Out of the frying pan
Like many de novos in the Southeast, since its founding in 2005 NewDominion had aggressively pursued commercial real estate loans. The bank’s assets quickly grew to nearly $570 million by 2009, but by then the deteriorating real estate market was already seeing loans go sour. Although NewDominion had raised $40 million in capital at launch—then a record for a North Carolina de novo—it wasn’t enough to cover the mounting losses. In 2010, the year regulators imposed a consent order and the board replaced management, NewDominion lost more than $24 million. By 2011, when Jackson arrived, the bank’s leverage ratio was hovering just above a failure level at 2.15 percent.
“No miracle was great enough to save this bank without capital,” he remembers. “It just wasn’t going to happen.”
Efforts to raise capital from private equity went nowhere, so Hipp, Jackson and his colleagues turned to a retail sales pitch. “We decided to roll up our sleeves and realize we had to do it on our own,” Jackson says. Starting in June 2012, “every single Wednesday for a year straight, our CEO and I held a weekly luncheon, invited anybody local we could think of, showed them our video and our PowerPoint and said, ‘Do you want to buy some stock?’”
Thanks to old-fashioned hustle and referrals from local board members, the effort raised $10.5 million in equity¬—$500,000 more than Jackson’s goal—from 260 mostly Charlotte-area investors, with an average investment of $40,000.
“It allowed us to survive, but it did not allow us to thrive,” Jackson reflects. It also gave him the confidence to move Kim and their and two sons—now 12 and 11—to Charlotte. (For his first year, he had been sharing a bank-owned, foreclosed-upon townhouse with Hipp and the bank’s chief credit officer and commuting back to Atlanta on weekends.) With the bank’s capital position stable, management cleaned up the balance sheet and worked through the bad loans. At the end of 2014, as planned, Hipp retired again and Jackson was named one of the nation’s youngest bank CEOs.
‘Thrive capital’
His first task as CEO was to get the “thrive capital” NewDominion needed. By the end of 2015, with the bank in much better shape and a good track record for the executive team, he had raised $20 million from institutional investors, bringing the bank’s leverage ratio up to 10.5 percent. That was NewDominion’s last year of losses; 2016 saw a $750,000 profit, and the consent order was lifted in February. The bank has about $330 million in assets.
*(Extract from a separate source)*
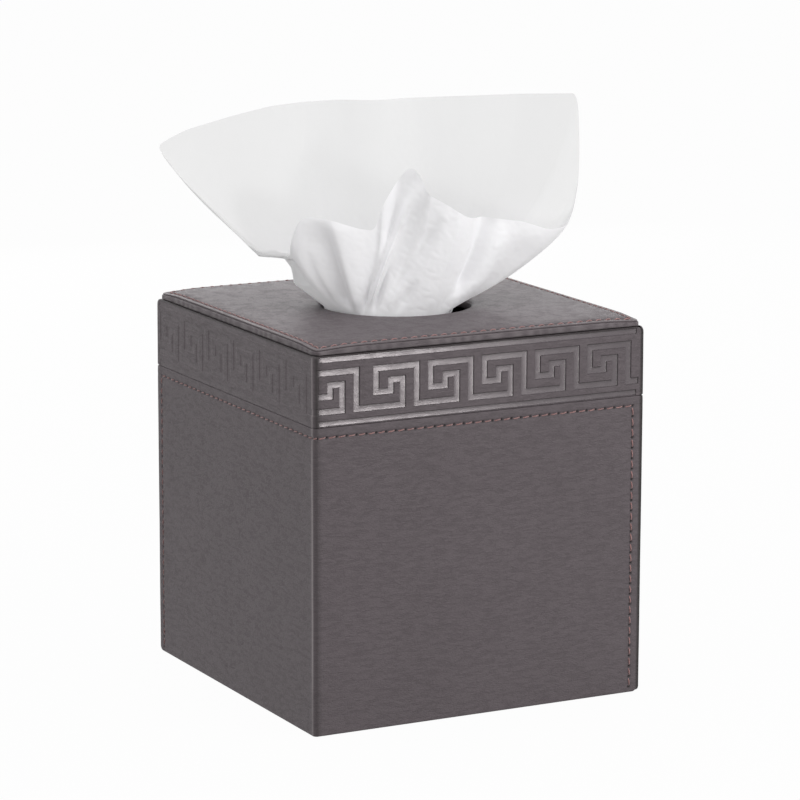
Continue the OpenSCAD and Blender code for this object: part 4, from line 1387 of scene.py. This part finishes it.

Jackson then began reintroducing the bank to Charlotte. With a focus on established millennials, small business owners, recent arrivals to transient Charlotte and “mass affluent” middle-class customers, NewDominion launched a new brand built around the slogan “banking handcrafted.” Complementing the reclaimed wood finishes in the bank’s branches is an emphasis on “concierge” financial services, Jackson says. “It means that we will take the time to understand your situation and do our best to tailor things to meet your needs. It’s much more about the experience than the transaction.”
The rebrand builds on the spirit of Hipp and Jackson’s local capital raise. Hundreds of Charlotteans took a stake in the bank, and as one of only a handful of small banks based in Charlotte, Jackson says “the community really rallied around that.”
The visual elements of the campaign echo a previous stop in Jackson’s career—Acru, a project of First Cherokee to develop a next generation wealth management brand. Jackson was part of the team that adapted retail ideas from Portland, Ore.-based Umpqua Bank into Acru, whose branch included a coffee bar, areas for customers to work or hold business meetings and a variety of venues for sales and financial planning consultations. (Acru was short-lived; only a year after it launched, and after Jackson had moved on, First Cherokee was closed by regulators.) Jackson is excited to see the development of those concepts take fruit at NewDominion. “It’s a brand and imagery that works well with a metropolitan area,” he says.
Lessons learned the hard way
Jackson got his start professionally as an accountant auditing community banks in the Southeast before joining First Cherokee, and he’s learned lessons from observing both the 2000s boom years and the post-crisis 2010s. “To go through something like that earlier in my career was a true blessing,” he reflects. “I saw a lot of CEOs and leaders who learned those life lessons in their 60s, when they were about to retire and they saw all their wealth go away. I learned those lessons in my 20s and 30s.”
The key takeaway: “how easily and how quickly everything can be taken away from you, which causes us to pay attention to safety and soundness first.”
NewDominion has an ambitious growth plan—Jackson wants to double the bank’s size in five years—but what he tells his team is that “we want to grow, but not at the expense of quality. Man alive, that can just eat you up in 10 seconds. We’re never going to give on credit quality.”